Jikishin ryu Judo existed over 250 years before Kano's Kodokan Judo. Yes, 'samurai' learned Judo. The whole do/jutsu thing has been heavily misunderstood thanks to Donn Draeger's important early works. Suffice to say, there were plenty of 'do' arts in existence before the Meiji period.

Origins of KODOKAN JUDO | Judo Info

A word may be added about the legend that jujitsu was originally introduced to japan by a chinese named Chen Yuan-ping, approximately in 1644-48, or in 1627 according to the ‘Kokushoji’ document.

  • Ming Dynasty (1277 ~ 1643)

    The Ming Dynasty was the re-establishment of Chinese Sovereignty, following the Mongol conquest. During this time, some of China's martial arts began to flourish abroad, and Shuai-Chiao also made its presence felt overseas.





    Chen Yuan-Ping is credited for bringing Shuai-Chiao to Japan.
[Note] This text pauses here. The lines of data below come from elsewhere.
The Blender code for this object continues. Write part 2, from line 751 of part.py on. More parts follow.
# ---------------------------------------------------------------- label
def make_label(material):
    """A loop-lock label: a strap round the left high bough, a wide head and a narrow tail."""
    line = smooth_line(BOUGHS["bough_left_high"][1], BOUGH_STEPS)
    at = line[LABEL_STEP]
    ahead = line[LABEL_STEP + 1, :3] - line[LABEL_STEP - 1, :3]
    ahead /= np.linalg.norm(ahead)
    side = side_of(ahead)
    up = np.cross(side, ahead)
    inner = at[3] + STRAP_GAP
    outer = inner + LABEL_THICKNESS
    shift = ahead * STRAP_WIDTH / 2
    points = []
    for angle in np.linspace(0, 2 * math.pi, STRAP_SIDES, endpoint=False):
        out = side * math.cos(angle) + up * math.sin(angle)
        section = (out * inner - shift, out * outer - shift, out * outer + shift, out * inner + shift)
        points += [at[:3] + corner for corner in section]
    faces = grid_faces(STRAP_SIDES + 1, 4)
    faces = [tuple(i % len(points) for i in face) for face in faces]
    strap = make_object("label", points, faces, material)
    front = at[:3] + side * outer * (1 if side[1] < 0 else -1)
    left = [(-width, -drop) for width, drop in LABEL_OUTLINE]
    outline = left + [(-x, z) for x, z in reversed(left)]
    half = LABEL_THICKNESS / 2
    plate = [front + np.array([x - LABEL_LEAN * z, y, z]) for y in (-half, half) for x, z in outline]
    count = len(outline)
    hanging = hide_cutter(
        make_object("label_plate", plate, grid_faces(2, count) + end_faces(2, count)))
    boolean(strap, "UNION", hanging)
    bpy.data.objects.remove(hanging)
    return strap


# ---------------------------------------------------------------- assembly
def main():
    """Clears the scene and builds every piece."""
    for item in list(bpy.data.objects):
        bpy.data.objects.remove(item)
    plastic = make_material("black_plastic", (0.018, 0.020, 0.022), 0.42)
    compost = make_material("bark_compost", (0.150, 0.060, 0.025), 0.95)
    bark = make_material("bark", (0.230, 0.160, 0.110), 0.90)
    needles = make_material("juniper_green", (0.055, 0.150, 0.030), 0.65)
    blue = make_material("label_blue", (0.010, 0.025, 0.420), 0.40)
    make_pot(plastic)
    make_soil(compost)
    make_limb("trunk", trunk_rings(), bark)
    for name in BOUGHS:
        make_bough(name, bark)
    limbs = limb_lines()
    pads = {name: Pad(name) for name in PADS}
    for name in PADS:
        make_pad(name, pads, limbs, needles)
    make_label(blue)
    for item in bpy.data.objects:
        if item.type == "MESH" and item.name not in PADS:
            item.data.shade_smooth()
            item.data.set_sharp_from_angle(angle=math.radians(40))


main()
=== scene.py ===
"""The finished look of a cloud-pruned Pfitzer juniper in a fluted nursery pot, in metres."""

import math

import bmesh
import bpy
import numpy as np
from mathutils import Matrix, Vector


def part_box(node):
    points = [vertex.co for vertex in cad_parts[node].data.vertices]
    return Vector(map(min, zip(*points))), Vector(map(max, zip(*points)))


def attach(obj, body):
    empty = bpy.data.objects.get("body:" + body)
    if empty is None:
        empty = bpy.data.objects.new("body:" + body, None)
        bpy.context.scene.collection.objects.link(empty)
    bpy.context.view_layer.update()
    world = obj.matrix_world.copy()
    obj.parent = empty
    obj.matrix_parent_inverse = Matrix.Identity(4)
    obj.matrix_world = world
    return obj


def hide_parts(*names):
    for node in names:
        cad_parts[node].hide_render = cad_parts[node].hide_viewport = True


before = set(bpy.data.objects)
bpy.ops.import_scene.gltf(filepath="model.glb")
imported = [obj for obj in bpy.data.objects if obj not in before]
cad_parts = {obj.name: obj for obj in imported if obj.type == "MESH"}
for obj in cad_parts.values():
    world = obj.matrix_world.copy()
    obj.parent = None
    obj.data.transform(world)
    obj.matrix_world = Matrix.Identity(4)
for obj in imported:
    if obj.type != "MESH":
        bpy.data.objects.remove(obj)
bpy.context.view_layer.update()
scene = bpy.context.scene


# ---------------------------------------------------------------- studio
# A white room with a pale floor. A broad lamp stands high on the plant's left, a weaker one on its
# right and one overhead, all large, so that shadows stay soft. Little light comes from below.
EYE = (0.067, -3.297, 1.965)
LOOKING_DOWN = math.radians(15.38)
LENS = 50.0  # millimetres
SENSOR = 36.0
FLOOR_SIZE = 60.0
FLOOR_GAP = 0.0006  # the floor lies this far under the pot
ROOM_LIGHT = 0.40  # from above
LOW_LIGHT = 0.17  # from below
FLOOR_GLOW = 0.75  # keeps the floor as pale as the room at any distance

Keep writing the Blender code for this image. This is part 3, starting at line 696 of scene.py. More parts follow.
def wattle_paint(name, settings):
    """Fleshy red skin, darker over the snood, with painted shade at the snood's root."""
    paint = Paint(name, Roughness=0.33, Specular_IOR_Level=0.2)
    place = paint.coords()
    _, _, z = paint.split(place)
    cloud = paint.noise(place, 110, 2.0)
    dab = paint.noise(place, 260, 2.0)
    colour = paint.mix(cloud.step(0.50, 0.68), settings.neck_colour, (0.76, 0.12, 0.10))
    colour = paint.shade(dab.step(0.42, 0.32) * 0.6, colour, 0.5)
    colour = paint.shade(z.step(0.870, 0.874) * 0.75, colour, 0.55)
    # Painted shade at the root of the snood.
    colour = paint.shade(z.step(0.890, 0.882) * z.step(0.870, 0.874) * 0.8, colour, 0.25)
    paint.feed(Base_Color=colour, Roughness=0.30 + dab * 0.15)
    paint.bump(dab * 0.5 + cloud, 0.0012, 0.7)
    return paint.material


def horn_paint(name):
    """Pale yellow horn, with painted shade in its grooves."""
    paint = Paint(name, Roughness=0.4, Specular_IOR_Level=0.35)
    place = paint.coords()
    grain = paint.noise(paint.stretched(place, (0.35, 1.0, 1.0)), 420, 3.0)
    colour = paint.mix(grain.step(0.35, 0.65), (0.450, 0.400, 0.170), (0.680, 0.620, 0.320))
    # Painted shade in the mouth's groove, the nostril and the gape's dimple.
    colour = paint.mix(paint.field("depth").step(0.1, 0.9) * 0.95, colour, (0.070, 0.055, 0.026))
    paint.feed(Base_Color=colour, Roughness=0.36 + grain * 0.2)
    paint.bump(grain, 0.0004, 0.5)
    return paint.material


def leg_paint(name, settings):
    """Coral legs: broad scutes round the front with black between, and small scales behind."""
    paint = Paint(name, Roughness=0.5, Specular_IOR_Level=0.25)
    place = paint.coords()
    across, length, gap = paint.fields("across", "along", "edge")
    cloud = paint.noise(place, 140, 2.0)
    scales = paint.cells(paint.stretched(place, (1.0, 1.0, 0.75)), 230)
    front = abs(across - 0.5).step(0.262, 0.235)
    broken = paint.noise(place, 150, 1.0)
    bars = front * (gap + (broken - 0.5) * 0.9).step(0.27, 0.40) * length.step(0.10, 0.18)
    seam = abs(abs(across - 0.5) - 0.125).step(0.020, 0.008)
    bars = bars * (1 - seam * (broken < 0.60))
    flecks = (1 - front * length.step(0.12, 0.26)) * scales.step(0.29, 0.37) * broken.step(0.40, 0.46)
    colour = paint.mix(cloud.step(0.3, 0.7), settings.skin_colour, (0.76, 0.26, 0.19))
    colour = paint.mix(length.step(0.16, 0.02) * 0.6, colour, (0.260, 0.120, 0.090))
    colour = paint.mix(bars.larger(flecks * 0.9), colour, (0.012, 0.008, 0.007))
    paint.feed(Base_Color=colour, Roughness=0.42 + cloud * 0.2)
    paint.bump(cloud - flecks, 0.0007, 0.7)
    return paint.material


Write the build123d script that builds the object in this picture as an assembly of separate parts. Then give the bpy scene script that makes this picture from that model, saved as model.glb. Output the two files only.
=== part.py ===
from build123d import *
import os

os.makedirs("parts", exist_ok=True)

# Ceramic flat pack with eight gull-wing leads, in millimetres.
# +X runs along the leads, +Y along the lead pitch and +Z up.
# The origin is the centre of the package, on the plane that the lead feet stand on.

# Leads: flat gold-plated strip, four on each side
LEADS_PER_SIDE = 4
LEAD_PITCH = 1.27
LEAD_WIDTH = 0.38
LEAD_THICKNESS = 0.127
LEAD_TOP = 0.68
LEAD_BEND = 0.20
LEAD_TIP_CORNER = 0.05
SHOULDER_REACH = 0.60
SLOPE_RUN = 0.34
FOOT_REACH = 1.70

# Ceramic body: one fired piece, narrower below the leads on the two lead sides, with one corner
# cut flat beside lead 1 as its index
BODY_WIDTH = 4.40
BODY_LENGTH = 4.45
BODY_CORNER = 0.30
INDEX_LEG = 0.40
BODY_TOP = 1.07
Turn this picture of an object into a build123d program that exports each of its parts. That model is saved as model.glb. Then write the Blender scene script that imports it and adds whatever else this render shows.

His intimate knowledge of Shuai-Chiao's joint locks, controls, takedowns, and throws formed the basis of what became Jiu-Jitsu, which later evolved into Judo and Aikido.

You've mentioned this before Wang Laoshi - and I've pointed out that it is a discredited theory.

For one thing, jujutsu arts such as Takenouchi ryu and Tsutsumi Hozan Ryu (and dozens of others) had existed for at least two centuries before Chin Gempin's time. There is absolutely no credence to that notion, other than that Chin had an influence on Yoshin ryu.